For years now, fire service publications and leaders have warned about a knowledge gap, as a generation of experienced fire service leaders retire, causing the officer ranks to be filled with firefighters who’ve seen far fewer structure fires and spent more time training for all-hazards response.

But as much as we’ve talked about this problem, we haven’t really begun to solve it. One area that’s shown promise: simulation training, which immerses the trainee in lifelike situations, building muscle memory that can be recalled when faced with a real-life situation.

Now, a new entry to the field is combining that approach with a unique way of capturing the experiences of outgoing officers. AlphaTRAC, an emeregency management and solutions company, recently released AlphaACT HAZMAT a web-based training tool that uses scenario-based simulation training while also capturing the experiences of its users (view a video about the training tool here). Although this first product focuses on hazmat, the company is building a tactical fire training program and has plans to enter the law enforcement training market as well.

Target: Better Decision-Making
“Our job has historically been to gather data and information and put it in a form that decision-makers in a crisis can use effectively,” says Reed Hodgin, AlphaTRAC’s founder and CEO. “About five years ago, we discovered that although we were delivering more and more information into the hands of emergency managers, we weren’t seeing a corresponding improvement in their ability to control emergencies.
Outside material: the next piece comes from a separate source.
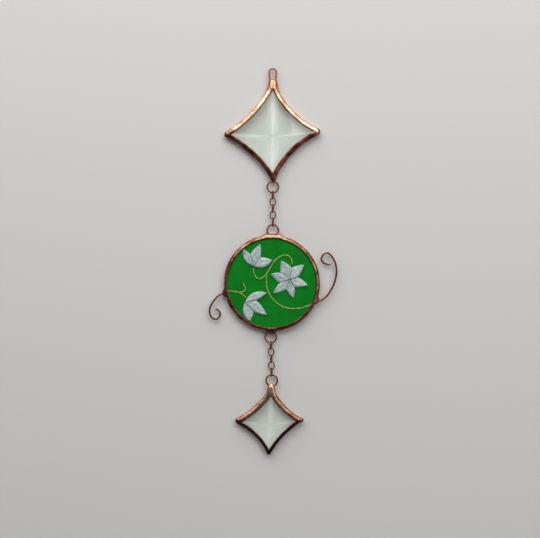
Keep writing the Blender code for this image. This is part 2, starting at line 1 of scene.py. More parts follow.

So we had to ask, if we’re giving them more information, why aren’t they making better decisions?”

What they discovered is that information is only one part of the equation. An equal, perhaps bigger, component is the natural decision-making ability of the incident commander.

“Some chiefs, battalion chiefs, etc., do a really great job of making the key decisions quickly when faced with a complex incident and little information, and others freeze up and do a terrible job even with a simple situation and a lot of information,” Hodgin says.

Studying research about the cognitive processes involved in decision-making and crisis reaction, AlphaATRAC’s researchers discovered the missing ingredient: experience. “Excellent crisis managers think differently than the rest of us do,” Hodgin says. “Over a period of 15 or 20 years, they come to use a different process of thinking.”

That process: recognition-primed decision-making (RPDM). Experienced decision-makers show up at a scene, do a quick size-up, and use the information they can see to trigger recognition, or the memory of an event that they have been to or been trained on or heard about. They use that event from history to help them deal with the crisis. Hodgin notes that this is extremely effective because, “while all emergencies are unique, they’re also in some ways similar to other things that have happened. ICs with a wealth of knowledge in their heads and the ability to recall that knowledge quickly make decisions in a blur, and good ones.”

Capturing Experience
AlphaTRAC was soon on a quest to determine how it could capture the experiences of skilled fire officers and share them with less-experienced colleagues.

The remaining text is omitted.